EDIT Thanks, the linked questions appear to be relevant. I still think the question as asked needs an answer, however. It ought to be possible to change the example code to produce memory-aligned arrays without recourse to std::vector, in my opinion. My current thinking is that it will be necessary to allocate a yet-larger block of bytes which are 16-byte aligned, and return the pointer such that the initial 8 bytes bring the rest of the block to alignment on the 16-byte boundary. The delete[] operator would then have to perform the reverse operation before calling free(). This is pretty disgusting, but I think it is required to satisfy both the calling code (C runtime?) (which requires its 8 bytes for size storage) - and the use case which is to get 16-byte aligned Vector4s.

EDIT The linked answer is certainly relevant, but it does not address the problem of ensuring correct memory alignment.

EDIT It looks like this code will do what I want, but I don't like the magic number 8 in delete[]:

#include <stdlib.h>
#include <stdio.h>
#include <stdint.h>

class W16 { public:

    float w[ 16 ];
    W16() {}
    void *operator new( size_t sz ) { return aligned_alloc( 16, sz ); } 
    void *operator new[]( size_t sz ) {
        size_t r = sz % sizeof( W16 );
        size_t ofs = sizeof( W16 ) - r;
        size_t _sz = sz + ofs;
        void *p1 = aligned_alloc( sizeof( W16 ), _sz );
        void *p2 = ((uint8_t *) p1) + ofs;
        printf( "sizeof( W16 ): %zx, sz: %zx, r: %zx, ofs: %zx, _sz: %zx\np1: %p\np2: %p\n\n", sizeof( W16 ), sz, r, ofs, _sz, p1, p2 );
        return p2;
    }
    void operator delete( void *p, size_t sz ) { free( p ); }
    void operator delete[]( void *p, size_t sz ) {
        void *p1 = ((int8_t*) p) + 8 - sizeof( W16 );
        printf( "\np2: %p\np1: %p", p, p1 );
        free( p1 );
    }
};

int main( int argc, char **argv ) {

    printf( "sizeof( W16 ): %zx\n", sizeof( W16 ));
    W16 *q = new W16[ 16 ];
    printf( "&q[0]: %p\n", &q[0] );
    delete[] q;
}

Output:

$ g++ -Wall main.cpp && ./a.out 
sizeof( W16 ): 40
sizeof( W16 ): 40, sz: 408, r: 8, ofs: 38, _sz: 440
p1: 0x559876c68080
p2: 0x559876c680b8

&q[0]: 0x559876c680c0

p2: 0x559876c680b8
p1: 0x559876c68080

EDIT Title changed from feedback in comments.
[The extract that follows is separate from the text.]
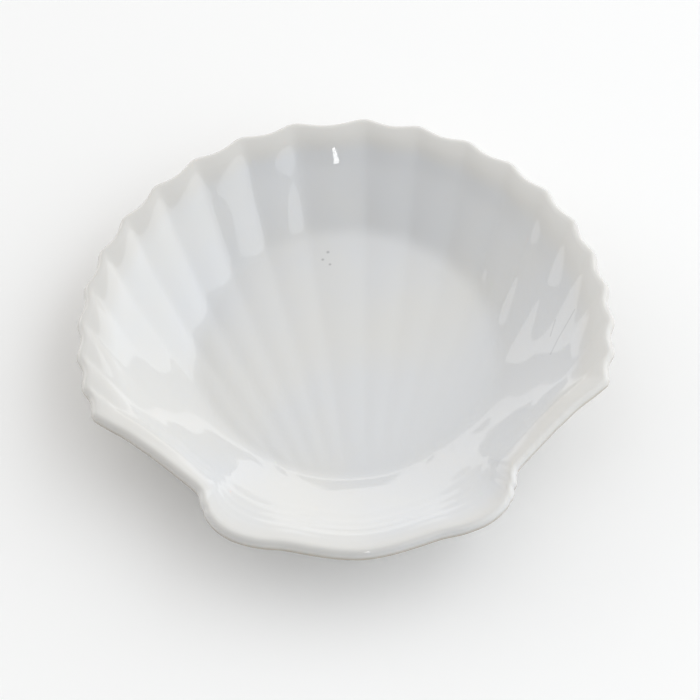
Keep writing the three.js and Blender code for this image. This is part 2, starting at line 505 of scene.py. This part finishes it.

I don't think this is a 'duplicate' of the linked answer anymore, though I don't know if I can get it removed.

Answer 1

It looks as though this will do for me:

#include <stdlib.h>
#include <stdio.h>
#include <stdint.h>

inline void *array_alloc( size_t sz_obj, size_t sz_req ) {
    size_t r = sz_req % sz_obj;
    size_t ofs = sz_obj - r;
    size_t sz = sz_req + ofs;
    void *p1 = aligned_alloc( sz_obj, sz );
    void *p2 = (void*) (((uintptr_t ) p1) + ofs);
  //printf( "sz_obj: %zx, sz_req: %zx, r: %zx, ofs: %zx, sz: %zx\np1: %p\np2: %p\n\n", sz_obj, sz_req, r, ofs, sz, p1, p2 );
    return p2;
}

inline void array_free( size_t sz_obj, void *p2 ) {
    void *p1 = (void*) (((uint8_t*)p2) - (((uintptr_t)p2) % sz_obj));
  //printf( "\np2: %p\np1: %p", p2, p1 );
    free( p1 );
}

class W16 { public:

    float w[ 16 ];
    W16() {}
    void *operator new( size_t sz ) { return aligned_alloc( 16, sz ); } 
    void *operator new[]( size_t sz ) { return array_alloc( sizeof( W16 ), sz ); }
    void operator delete( void *p, size_t sz ) { free( p ); }
    void operator delete[]( void *p, size_t sz ) { array_free( sizeof( W16 ), p ); }
};

int main( int argc, char **argv ) {
  //printf( "sizeof( W16 ): %zx\n", sizeof( W16 ));
    W16 *q = new W16[ 16 ];
    printf( "&q[0]: %p\n", &q[0] );
    delete[] q;
}

EDIT Thanks to n.m., this code works without a magic number.